In the case of the individual taxes levied by each state, there's a lot of variability with how those revenues are utilized. Many states also contribute a portion of their taxes to the Underground Storage Tank Trust, or for state road work, or charge other environmental service fees. On top of the additional fuel taxes that states charge, there are 9 states that currently charge sales tax on gasoline as well.

It is worth noting that many European have significantly higher fuel tax rates than the U.S., which is why gas prices are higher in Europe - sometimes significantly so - than in the U.S.

What role do taxes on gasoline and other liquid fuels really play? Are they a deterrent to use? Not really. Are they meant to be? Not really. The taxes associated with liquid fuels finance projects related to the use of those fuels. People are going to drive, so if the government taxes the fuel they use, that creates a fund from which road maintenance can be completed. Storage tanks for these fuels will inevitably leak - having a fund set aside to handle the environmental problems associated with a fuel leak is another reasonable use of gasoline tax dollars.

Take a good look at the API map, what do you notice about the geographic distribution of gasoline taxes across the country? Which states have the lowest total gasoline taxes? The highest?

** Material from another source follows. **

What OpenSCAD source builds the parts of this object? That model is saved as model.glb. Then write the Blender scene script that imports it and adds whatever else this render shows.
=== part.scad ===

But what about taxes for other purposes? We've talked earlier this semester about potentially taxing greenhouse gas emissions in an effort to slow down anthropogenic climate change. A carbon tax would serve a very different purpose than a gasoline tax. A carbon tax would be designed specifically to deter the use of carbon-intensive fuels by bringing their costs more in line with alternative energy sources. The revenue generated from a carbon tax could be used for a variety of programs to aid in a transition to a less carbon-intensive economy. One of the ideas that has gained some bipartisan traction is a revenue-neutral tax, which would divide tax revenue up and provide an equal amount to each citizen of the U.S.

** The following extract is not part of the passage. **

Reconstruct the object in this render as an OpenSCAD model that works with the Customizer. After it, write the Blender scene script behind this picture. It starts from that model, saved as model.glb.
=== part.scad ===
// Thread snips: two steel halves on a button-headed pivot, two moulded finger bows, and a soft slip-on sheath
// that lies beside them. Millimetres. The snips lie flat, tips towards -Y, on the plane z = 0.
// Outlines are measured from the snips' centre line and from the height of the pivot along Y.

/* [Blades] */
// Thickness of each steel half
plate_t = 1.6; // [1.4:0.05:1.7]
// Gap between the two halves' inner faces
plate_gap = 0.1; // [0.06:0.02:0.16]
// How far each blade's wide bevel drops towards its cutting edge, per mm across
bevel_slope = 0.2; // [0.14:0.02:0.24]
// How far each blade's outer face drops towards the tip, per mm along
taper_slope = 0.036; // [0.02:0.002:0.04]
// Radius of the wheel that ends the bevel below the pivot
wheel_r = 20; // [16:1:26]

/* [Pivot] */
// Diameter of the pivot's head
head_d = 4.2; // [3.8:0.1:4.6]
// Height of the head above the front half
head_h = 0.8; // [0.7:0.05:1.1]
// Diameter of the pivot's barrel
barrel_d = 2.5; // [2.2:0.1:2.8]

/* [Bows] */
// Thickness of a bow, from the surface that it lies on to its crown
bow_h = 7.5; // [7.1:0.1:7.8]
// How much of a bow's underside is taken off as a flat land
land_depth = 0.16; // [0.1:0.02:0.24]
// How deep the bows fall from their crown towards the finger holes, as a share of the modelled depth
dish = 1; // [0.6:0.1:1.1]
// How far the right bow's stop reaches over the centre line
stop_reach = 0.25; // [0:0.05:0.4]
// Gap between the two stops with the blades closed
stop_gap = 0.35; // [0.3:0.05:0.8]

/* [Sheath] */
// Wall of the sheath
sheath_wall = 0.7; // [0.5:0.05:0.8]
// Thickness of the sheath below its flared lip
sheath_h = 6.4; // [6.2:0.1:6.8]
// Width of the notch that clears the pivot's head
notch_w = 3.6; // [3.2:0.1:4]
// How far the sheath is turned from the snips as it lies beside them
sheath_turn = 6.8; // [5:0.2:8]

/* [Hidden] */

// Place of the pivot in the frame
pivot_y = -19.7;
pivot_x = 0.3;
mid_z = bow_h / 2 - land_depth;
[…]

As we learned, though, carbon tax (like any potential solution for pricing carbon) has its drawbacks. It is difficult to know how high the tax will need to be set to ensure desired results. If set too low, firms may just be willing to pay the additional cost and continue on with business as usual - netting no real emission reductions. It also runs the risk of driving emitting firms out of the country, where they can emit freely without the costs of a tax. The implementation of a successful carbon tax would require an appropriately set tax rate and a strict enforcement mechanism to ensure all emissions are included in the accounting. Impossible? No. Challenging? Yes.

One burgeoning policy issue that should only become more important relates to gas taxes and electric vehicles (EVs). Since EVs do not use any gas, what are the potential policy (and economic) implications of state and national goals to increase the use of EVs?

According to the Urban Institute, state and local governments received $53 billion in revenue from gas taxes in 2020 and about 80% of federal government's Highway Trust Fund (used for construction and maintenace of roads, bridges, etc.) comes from gas taxes. The erosion of this revenue is a very important policy consideration and is something worth keeping an eye on as you go out into the policy world. It will be difficult to make up that revenue, though some states have started to have specific utilty rates for EV charging, which could be used to levy a tax on EV charging.